Can an AI language model write an essay good enough to get a passing grade from a human college professor? The online college resource EduRef recently decided to find out with an experiment using the AI language model GPT-3.
“We hired a panel of professors to create a writing prompt, gave it to a group of recent grads and undergraduate-level writers, and fed it to GPT-3, and had the panel grade the anonymous submissions and complete a follow up survey for thoughts about the writers.”
How’d the AI do? Not great, not terrible.
GPT-3 was tasked with writing papers on a number of topics, including research methods, U.S. history, law, and creative writing. While it scored a C or better in the first three topics, somewhat comparable to human participants, the AI failed outright at creative writing.

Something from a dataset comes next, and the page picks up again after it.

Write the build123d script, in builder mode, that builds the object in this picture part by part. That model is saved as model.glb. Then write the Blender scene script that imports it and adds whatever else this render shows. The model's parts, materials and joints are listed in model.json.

Some of the critiques of the AI’s work included “being vague, too blunt, and awkward.” In the case of creative writing, the grading professor commented that the paper contained “a lot of telling instead of showing,” and felt the anonymous “writer” didn’t make good use of the five senses. One critique mentioned a lack of citations:
Sounds human enough to me!
Limitations aside, the one thing GPT-3 really had going for it was raw speed. While it took human participants an average of three days to complete their papers, the AI finished each in 20 minutes or less. Creative writing, its worse subject, took the longest. According to EduRef, the GPT-3 output was also “lightly edited for length and repetition,” so it wasn’t a perfect experiment.
Their conclusion, for now, is that GPT-3 is a great leap toward the creation of AI-generated human-like content, but it still has a ways to go. However, they do point out that educators of the future may have to be wary of just who is writing those assignments, and whether or not a crafty AI may be lending their students a virtual hand.